Red Diaper Review: Which Side Are You On? A Story of a Song, by George Ella Lyon

It’s tremendously challenging to write good picture books about deeply important historical events. The most well-intentioned picture books about Christopher Columbus, or Rosa Parks, or the Vietnam War are often too vague or too specific, overly didactic or just plain boring. Lyon chose an incredibly difficult subject to explain, labor history and union organizing, and managed to construct an exciting, engaging story that is educational without being heavy-handed.

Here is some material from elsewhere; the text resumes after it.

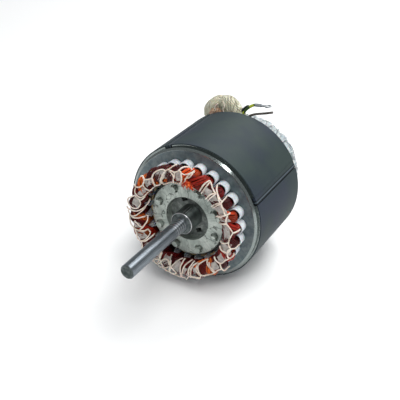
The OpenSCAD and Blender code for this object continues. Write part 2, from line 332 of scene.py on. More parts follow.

Like the best picture books, this one has a central structure that the text is built around, in this case the lyrics of the famous labor song “Which Side Are You On.” The illustrations are great; the style is reminiscent of a graphic novel, which enhances the story and adds to the action. The voice is very unique, done in an Appalachian accent that does a great job of setting the scene without being distracting. There are a few important vocabulary words, such as “strike” and “scab,” that are accurately defined in ways that don't derail the central narrative.

 Instead of trying to give an entire overview of that pivotal moment in eastern Kentucky, Lyon focuses tightly on one important night, when the father in the story tries to protect his family by hiding out in the hills. Strikebreakers attack the house anyway, shooting bullets through the thin walls. The mother (Florence Reese) writes the lyrics while the children hide under the bed. This single moment, with a bit of background and a glimpse of the future, makes an enormously compelling story that even younger children can begin to understand.


Which Side Are You On? The Story of a Song, by George Ella Lyon. Cinco Puntos Press, 2011.